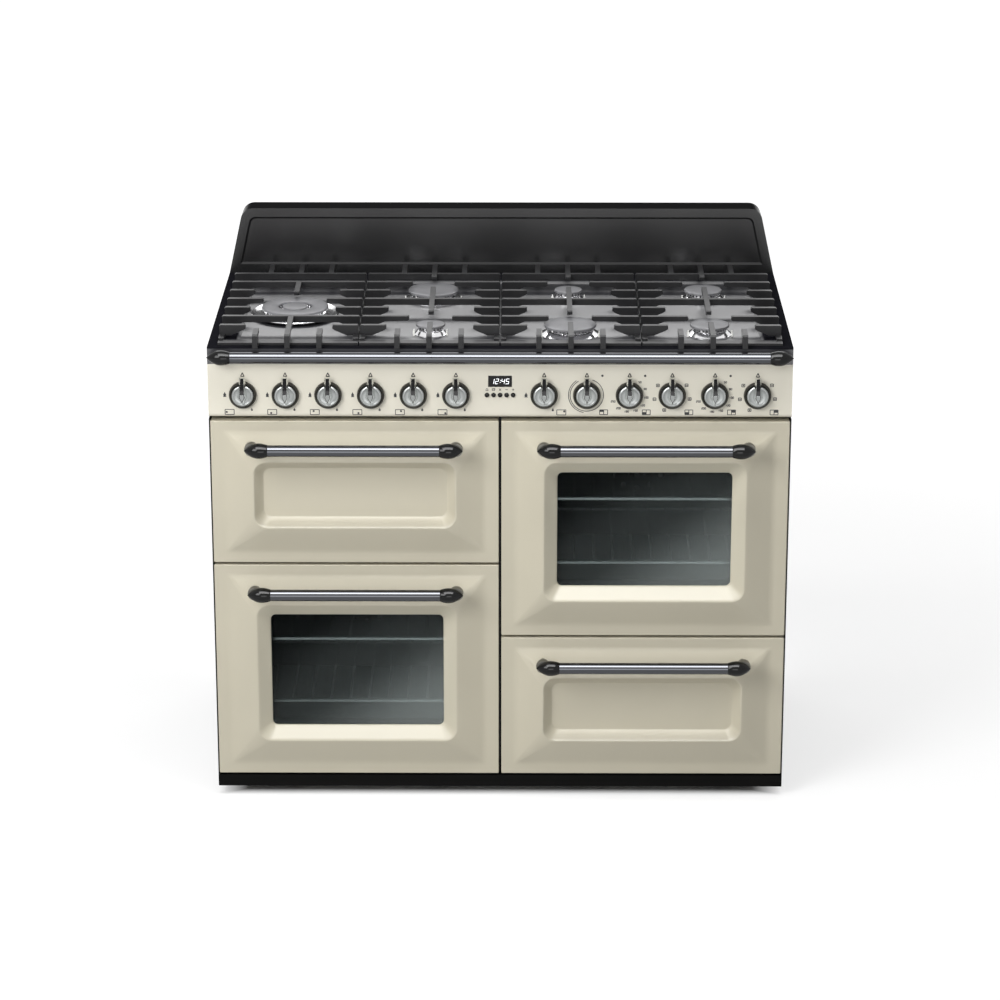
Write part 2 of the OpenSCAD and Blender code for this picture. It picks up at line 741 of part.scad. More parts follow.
module fan_motors() {
    color(steel) for (m = [mouths[0], mouths[2]]) column(m[0]) translate([0, 0, m[1] + m[3] / 2])
        difference() {
            union() {
                rod_y(0, motor_y, 0, motor_d + 24, sheet);
                rod_y(0, motor_y, 0, motor_d, motor_l);
                rod_y(0, motor_y, 0, 0.45 * motor_d, motor_l + 10);
            }
            rod_y(0, motor_y - over, 0, 14, 10 + over);
            rod_y(0, motor_y, 0, fan_shaft + 2 * pin_gap, motor_l - 4);
        }
}

// Fan wheel on its shaft, in the chamber behind the cover
module fan_wheel(side, z) {
    blades = 12;
    hub_y = wall_y() - chamber_d + 8;
    color(steel) column(side) translate([0, 0, z + cavity_h / 2]) {
        rod_y(0, hub_y + 16, 0, fan_d, 1.5);
        rod_y(0, hub_y, 0, 22, 18);
        rod_y(0, hub_y + 17, 0, fan_shaft, motor_y + motor_l - 6 - hub_y - 17);
        for (i = [0:blades - 1]) rotate([0, 360 * i / blades, 0])
            translate([fan_d / 4, hub_y, -1]) cube([fan_d / 4 - 2, 17, 2]);
    }
}

// ---------- controls ----------

module control_fascia() {
    wall = fascia_wall;
    profile = concat([for (a = [180:15:270]) fascia_r * [1 + cos(a), 1 + sin(a)]],
        [[fascia_d, 0], [fascia_d, fascia_h], [0, fascia_h]]);
    color(cream) translate([0, front_y, fascia_z]) difference() {
        translate([-body_w / 2, 0, 0]) rotate([90, 0, 90]) linear_extrude(body_w) polygon(profile);
        translate([-body_w / 2 + wall, wall, fascia_r])
            cube([body_w - 2 * wall, fascia_d, fascia_h - wall - fascia_r]);
        translate([-body_w / 2 + wall, fascia_r, wall])
            cube([body_w - 2 * wall, fascia_d, fascia_h - 2 * wall]);
        for (x = knob_x) rod_y(x, -over, fascia_h - knob_drop, spindle_d + 8, wall + 2 * over);
        for (b = [-2:2])
            rod_y(b * button_pitch, -over, fascia_h - knob_drop, button_d + 2 * run_gap,
                wall + 2 * over);
        translate([-clock_w / 2, -over, fascia_h - clock_drop - clock_h / 2])
            cube([clock_w, wall + 2 * over, clock_h]);
    }
}

fascia_wall = 2;     // thickness of the fascia's sheet
plate_y = front_y + fascia_d;        // front face of the bracket behind the fascia
spindle_l = 18;      // reach of a spindle behind the bracket's face
switch_w = 38;       // width and height of an oven switch
switch_l = 28;       // length of an oven switch
button_in = fascia_wall + 3.2;       // reach of a clock button behind the fascia's face
module_in = button_in + button_travel + 1.3;         // front of the clock module, clear of the buttons
display_in = 4;      // front of the clock module's display

// Sheet behind the fascia that carries the taps, with the oven switches and the clock
module control_bracket() {
    w = body_w - 2 * sheet;
    module_w = 5 * button_pitch + 8;
    color(steel) {
        difference() {
            translate([-w / 2, plate_y, fascia_z]) cube([w, sheet, fascia_h]);
            for (x = knob_x) rod_y(x, plate_y - over, knob_z, spindle_d + 8, sheet + 2 * over);
            translate([-module_w / 2, plate_y - over, knob_z - 12])
                cube([module_w, sheet + 2 * over, fascia_h - knob_drop + 12 - clock_drop + clock_h]);
        }
        for (k = [7:11]) difference() {
            translate([knob_x[k] - switch_w / 2, plate_y + sheet, knob_z - switch_w / 2])
                cube([switch_w, switch_l, switch_w]);
            rod_y(knob_x[k], plate_y, knob_z, spindle_d + 2 * pin_gap, spindle_l + 2);
        }
    }
    // Clock module: its display behind the window, its switches behind the buttons
    color(black) {
        translate([-module_w / 2, front_y + module_in, knob_z - 12])
            cube([module_w, 32, band_z - clock_drop + clock_h / 2 - knob_z + 12]);
        translate([-clock_w / 2 - 2, front_y + display_in, band_z - clock_drop - clock_h / 2 - 2])
            cube([clock_w + 4, module_in - display_in + over, clock_h + 4]);
    }
}

module clock_window() {
    z = band_z - clock_drop - clock_h / 2;
    color(black) translate([-clock_w / 2, front_y - 0.5, z]) {
        cube([clock_w, 0.5 + fascia_wall, clock_h]);
        translate([-2, 0.5 + fascia_wall, -2])
            cube([clock_w + 4, display_in - fascia_wall, clock_h + 4]);
    }
}

bezel_bore = knob_d + 1.6;           // inner diameter of a bezel's ring
bezel_floor = 1.5;                   // thickness of a bezel's base

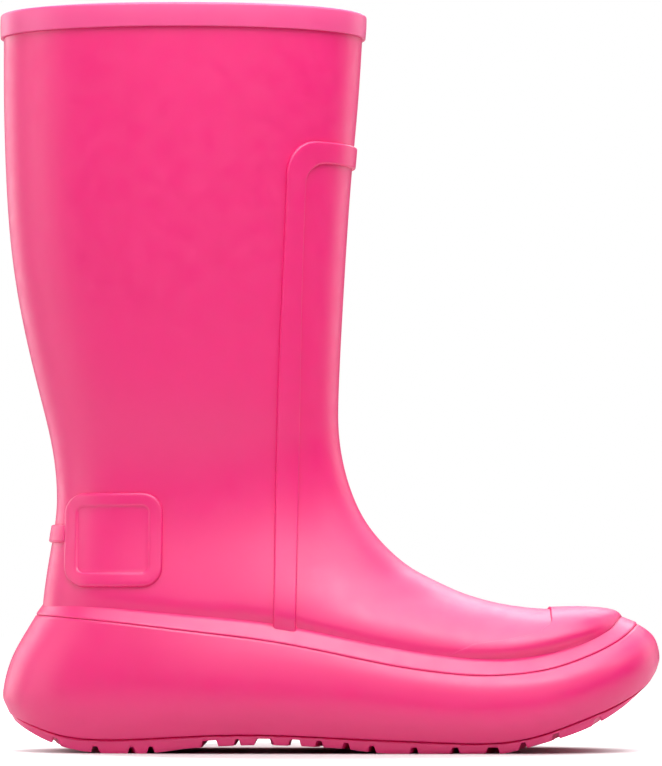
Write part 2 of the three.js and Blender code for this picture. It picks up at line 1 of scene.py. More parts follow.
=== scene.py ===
"""A pull-on rubber rain boot for the right foot: the smooth, finished pieces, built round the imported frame.

Lengths in this script are millimetres until a mesh is made, and metres for the floor, lights and camera.
The frame: +X heel to toe, +Z up, -Y is the outer side. The upper is a loft between a front rail and a back
rail. A place on it is a pair (t, angle): t runs from the rim to the toe, and the angle from 0 on the front
rail to PI on the back rail, negative on the outer side.
"""

import math

import bmesh
import bpy
import numpy as np
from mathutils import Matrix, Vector

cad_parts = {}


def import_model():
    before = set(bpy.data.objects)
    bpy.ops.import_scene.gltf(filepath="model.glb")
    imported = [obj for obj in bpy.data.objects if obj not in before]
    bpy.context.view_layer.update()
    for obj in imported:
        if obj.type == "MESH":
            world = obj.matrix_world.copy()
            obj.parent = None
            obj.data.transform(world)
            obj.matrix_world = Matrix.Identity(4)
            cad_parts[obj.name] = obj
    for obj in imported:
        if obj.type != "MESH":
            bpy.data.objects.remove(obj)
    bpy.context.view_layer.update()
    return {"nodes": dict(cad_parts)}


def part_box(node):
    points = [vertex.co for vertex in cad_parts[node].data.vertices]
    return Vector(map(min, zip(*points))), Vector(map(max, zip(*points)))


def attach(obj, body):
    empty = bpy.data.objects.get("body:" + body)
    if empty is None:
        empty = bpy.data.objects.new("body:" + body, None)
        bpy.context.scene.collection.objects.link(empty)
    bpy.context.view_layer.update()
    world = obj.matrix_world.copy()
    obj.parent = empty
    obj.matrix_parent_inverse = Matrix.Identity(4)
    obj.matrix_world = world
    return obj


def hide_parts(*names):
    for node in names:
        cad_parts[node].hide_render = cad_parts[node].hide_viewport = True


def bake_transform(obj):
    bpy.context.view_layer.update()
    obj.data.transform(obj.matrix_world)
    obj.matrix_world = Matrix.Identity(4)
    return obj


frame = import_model()

MM = 0.001
BODY = "boot"

# ------------------------------------------------------------------ driving dimensions, as in the CAD model

TOP_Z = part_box("collar_band")[1][2] / MM
WALL = 2.6
GAP = 0.3  # between one layer and the next
LINING = 0.9
INSOLE = 4.0
BOARD = 2.0
COLLAR_HEIGHT = 10.5
COLLAR_PROUD = 1.5  # the PROUD values say how far a raised piece stands out from the upper
TRIM_PROUD = 1.5
PLAQUE_PROUD = 1.5
TOE_CAP_PROUD = 1.0
INSOLE_TOE_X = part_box("insole_forepart")[1][0] / MM
INSOLE_HEEL_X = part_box("insole_heelpart")[0][0] / MM
GROOVE_DEPTH = 2.8
TREAD_BASE = 1.3  # rubber left between a groove and the midsole

# Stations of the upper: front rail x and z, back rail x and z, half-width, where along the chord it is
# widest, and how square the section is towards the front and towards the back.
STATIONS = [
    [15.2, 346, -149.0, 346, 47.5, 0.5, 2.1, 2.1],
    [12.6, 300, -149.0, 300, 46.8, 0.5, 2.1, 2.1],
    [9.3, 262, -147.9, 262, 45.6, 0.5, 2.1, 2.1],
    [6.7, 226, -145.2, 226, 44.0, 0.5, 2.1, 2.1],
    [4.6, 190, -139.2, 190, 41.8, 0.5, 2.1, 2.1],
    [3.2, 159, -131.2, 157, 39.4, 0.5, 2.1, 2.15],
    [3.6, 141, -126.0, 134, 36.6, 0.5, 2.1, 2.2],
    [6.8, 124, -124.3, 111, 35.2, 0.5, 2.1, 2.3],
    [14.2, 105.6, -127.0, 90, 37.4, 0.5, 2.1, 2.45],
    [25.2, 91.6, -130.0, 69, 41.8, 0.5, 2.1, 2.6],
    [36.0, 82.6, -128.5, 52, 45.4, 0.5, 2.1, 2.5],
    [46.4, 77.0, -112.0, 45.8, 46.6, 0.52, 2.1, 2.7],
    [56.5, 72.3, -82.0, 43.8, 46.8, 0.56, 2.1, 3.0],
    [66.6, 68.8, -50.0, 39.2, 46.8, 0.58, 2.15, 3.2],
    [77.0, 66.3, -14.0, 31.6, 47.2, 0.58, 2.2, 3.3],
    [88.0, 64.7, 25.0, 24.6, 47.8, 0.56, 2.2, 3.3],
    [98.5, 64.0, 60.0, 21.2, 47.6, 0.5, 2.3, 3.2],
    [108.5, 64.2, 86.0, 22.2, 45.2, 0.46, 2.4, 3.0],
    [117.5, 64.1, 104.5, 26.2, 39.4, 0.44, 2.4, 2.7],
    [125.4, 63.6, 118.0, 32.0, 29.6, 0.46, 2.3, 2.5],
    [130.6, 61.4, 126.6, 40.0, 18.0, 0.5, 2.2, 2.3],
    [132.8, 55.6, 131.2, 47.5, 6.6, 0.5, 2.2, 2.2],
]

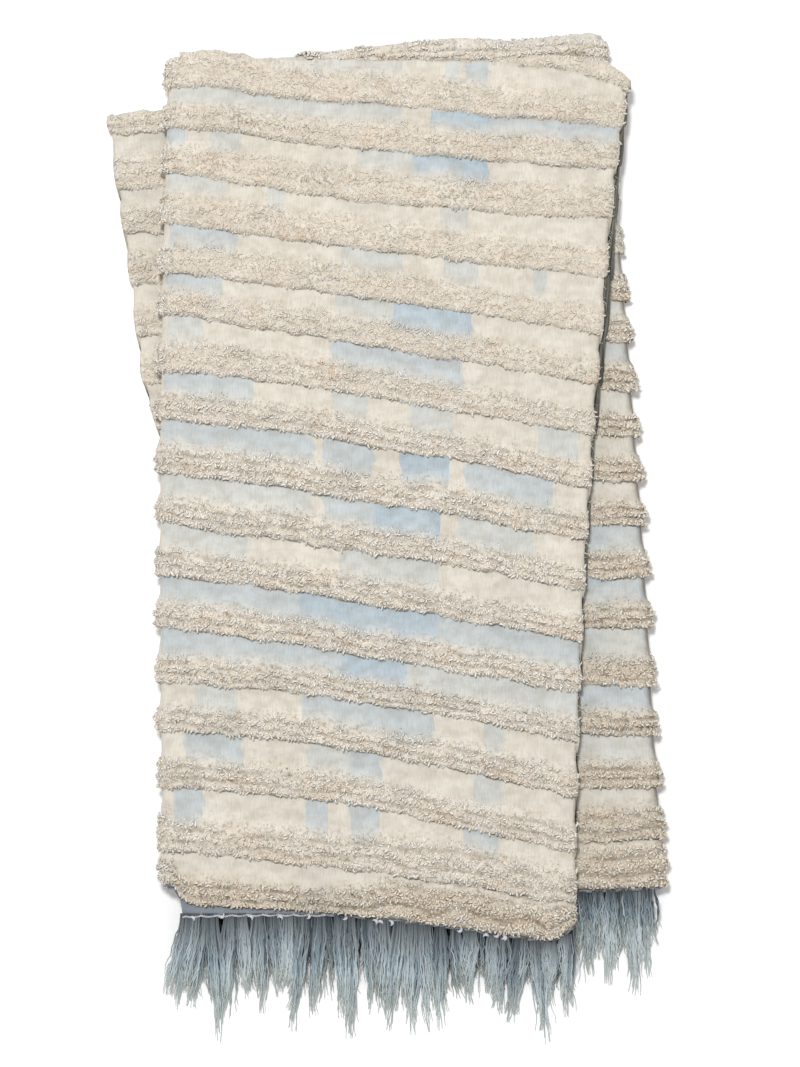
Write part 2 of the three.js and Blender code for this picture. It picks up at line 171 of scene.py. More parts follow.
# Fringe, as in the solids
HEADING = 11.0  # where it shows, at the left of panel A
HEADING_COVERED = 2.0
HEADING_SHOWS = 0.6  # from this share of panel A's width
HEADING_ENDS = 0.979
PART_GAP = 0.3
LOCK_PITCH = 13.6
LAST_LOCK = 0.96
LONG_LOCK = (0.8, 0.845)  # where a lock of panel B shows beyond the others, beside panel A
LOCK_LENGTH = 72.0
LOCK_LENGTH_UNDER = 60.0
OPEN_LENGTH = 1.28  # how much longer the locks of panel B are where they show
LOCK_FALL = 48.0
BUNDLES = 3  # that a lock parts into
STRAND_RINGS = 13
STRANDS_SHOWN = (15, 7)  # in each bundle of a lock of the first and the second layer
STRANDS_HIDDEN = 2
LOCK_HEIGHT = 2.2
LOCK_HEIGHT_END = 0.6
LOCK_CLEARANCE = 0.6
UNDER_REACH = 70.0
UNDER_DROP = 18.0
UNDER_LAYERS = 4
SCALLOP = 1.1  # how far the heading bulges between the locks
# How far locks, their bundles and their strands stray sideways, at the root or at the tip
LOCK_LEAN, ROOT_STRAY = 3.8, 1.3
BUNDLE_PITCH, BUNDLE_STRAY, BUNDLE_DRIFT = 4.2, 0.9, 1.6
BUNDLE_WIDE = (2.3, 4.2)  # half a bundle's width at the root and further down
STRAND_STRAY, SWAY, FRIZZ = 2.0, 1.1, 0.55
BULGE = 2.4  # how round a bundle is
STRAND_RADII = (0.6, 1.05)
LOCK_LENGTHS = (0.8, 1.28)  # least and most in the first layer, as shares of the usual length
LOCK_LENGTHS_UNDER = (0.6, 0.85)  # and in the second
BUNDLE_LENGTHS = (0.62, 0.93)  # of the bundles that aren't a lock's longest
LONG_LOCK_LENGTH = 1.9
# Shares of a panel before or after which its locks lean another way: at both ends of panel A, where
# panel B shows, and where B and C stay hidden behind panel A's fringe
FIRST_LOCKS, LAST_LOCKS = 0.04, 0.94
SHOWN_LOCKS, OPEN_LOCKS = 0.8, 0.9
TUCKED_B, TUCKED_C = 0.08, 0.88
TUCKED_LEAN, TUCKED_BY = 9.0, 8.0

# Twisted yarn, knots and frays
TWIST_POINTS, TWIST_TO = 180, 0.62
TWIST_TURN, TWIST_RADIUS, TWIST_YARN = 1.15, 0.55, 0.5
KNOT_PLACES = (0.66, 0.95, 5)  # a row of knots along the twist
LOOSE_KNOTS = 9
KNOT_SIZE = 3.3
KNOT_PROFILE = np.array([0.4, 0.9, 1.3, 1.5, 1.2, 0.8, 0.4])
FRAYS = 300
FRAY_RINGS = 4
FRAY_LENGTHS, FRAY_RADII = (2.0, 6.5), (0.3, 0.55)
FRAY_DEPTH = 1.4

# Loops of the pile
LOOP_SPACING = 3.3
LOOP_ROW_SPACING = 3.05
BAND_PITCH = 45.0  # about the distance from one band to the next
BASE_SHARE = 0.66  # how much of the pile's height the cloth's own surface takes under the loops
YARN_RADIUS = 1.1
YARN_FLAT = 0.75  # the yarn's height as a share of its width
LOOP_RINGS = 5
LOOP_CORNERS = 3
PIECE_LOOPS = 7500  # the most loops in one piece
LOOP_UPS = (0.035, 0.86)  # a band's first and last row of loops, as shares of the way to the next
# The regions' lengths for the loops, and the layer that they grow on
LOOP_SPANS = ((A, 395, 1), (AB, 44, 1), (B, 430, -1), (BC, 44, -1), (C, 420, 1))
LOOP_SIZES = (0.7, 1.25)
BIG_LOOPS, BIG_SIZE = 0.2, 1.35  # the share of the loops that are larger, and how much
# Where the pile stands and where it is brushed down: half a loop's length and the spread of its turn
LOOP_WIDE = (1.35, 2.3)
LOOP_TURN = (1.4, 0.12)
LOOP_HIGH = (0.4, 0.95)  # of the free pile's height, where it is new and where it is worn
BRUSHED_HIGH = 0.3
LOOP_SUNK = 0.7  # how deep a loop's two ends sit in the cloth
YARN_PROFILE = np.array([0.75, 1.0, 1.1, 1.0, 0.75])  # the yarn's radius along a loop
SHOWN_FROM, SHOWN_FADE = 12.0, 10.0  # loops grow up to here under the panel above
FOLD_LOOP_ANGLES = (20, 42, 64, 86, 108, 130, 152)  # around the crosswise fold, in degrees
ROW_OF_LOOPS = 0.19  # from one row of loops to the next, as a share of the distance between bands
FOLD_SWELL = 0.5  # how much further the pile stands out around the folds
WAVE_LIFT = 1.2  # panel A isn't quite flat: it lies up to twice this higher
RIM_OVERHANG = 2.5  # how far the pile stands out over the selvedges
RIM_SHARE = 0.012
RIM_REACH = 1.3  # half the ground's double thickness at the selvedges


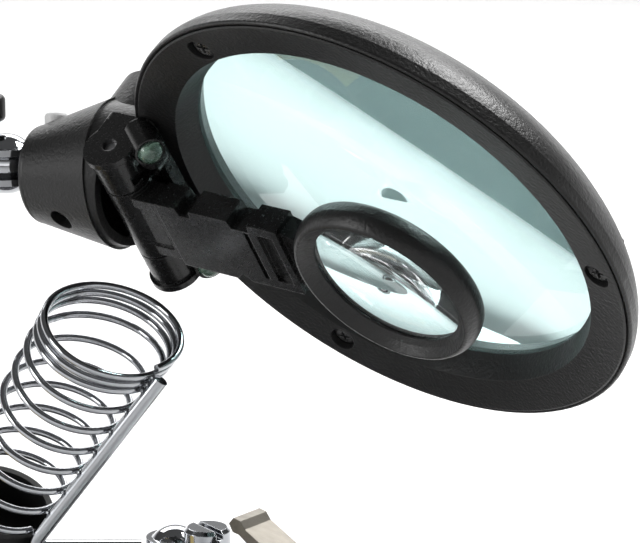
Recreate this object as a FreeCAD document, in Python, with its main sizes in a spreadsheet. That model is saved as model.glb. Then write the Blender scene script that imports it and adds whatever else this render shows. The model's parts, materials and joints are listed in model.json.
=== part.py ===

----

- [To be done]
Copy each line of the listing that includes "with".

- [Solution]
// Sheet behind the fascia that carries the taps, with the oven switches and the clock
Recreate this object as a FreeCAD document, in Python, with its main sizes in a spreadsheet. That model is saved as model.glb. Then write the Blender scene script that imports it and adds whatever else this render shows. The model's parts, materials and joints are listed in model.json.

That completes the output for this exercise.